My childhood dream had died. It stayed quite dead for a while too.

But… about three weeks ago, I stumbled something called NaNoWriMo. I forgot how I found it, but I do remember it being unrelated to whatever I was looking for. Someone mentioned it somewhere (Twitter perhaps?) and the acronyms caught my eye and I really wanted to know what the hell NaNoWriMo stood for.

I found that NaNoWriMo stands for National Novel Writing Month. Its premise is for the participants to write a 50k novel in the month of november. That deep dark place my childhood resided in got quite excited. The adult side of me thought, “sure why not?” just to shut the childhood part of me up.

Also out of curiosity, I started to read a bunch of blogs about e-publishing on Amazon. Because, lets get real, it’s not like I expected to actually physically publishanything through traditional means.

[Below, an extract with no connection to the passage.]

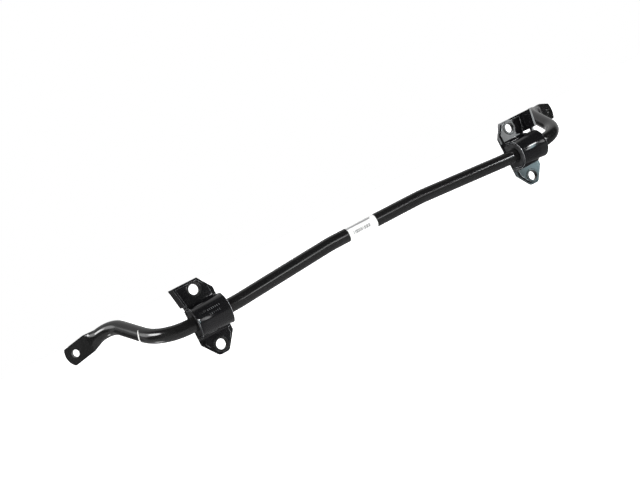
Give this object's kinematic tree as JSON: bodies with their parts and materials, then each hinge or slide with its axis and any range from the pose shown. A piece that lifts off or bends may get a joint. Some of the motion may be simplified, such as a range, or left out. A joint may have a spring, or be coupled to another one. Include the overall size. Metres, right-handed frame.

But from those blogs, I also read about the state of the publishing industry (of which, shit has hit the fan) as well as tips on novel writing in general. One such blog that helped open my eyes was Dean Wesley Smith‘s, in particular the posts in his Killing the Sacred Cows of Publishing series. Here is my one sentence summary:

Readers don’t generally care about the nit picky grammar the same way my English teacher or that horrible TA cares about (unless it’s really horrible, obviously), they care about the storytelling.

Blows. My. Freaking. Mind.

So I’m going to do it. I will write a novel. I will work on my storytelling. I will get better.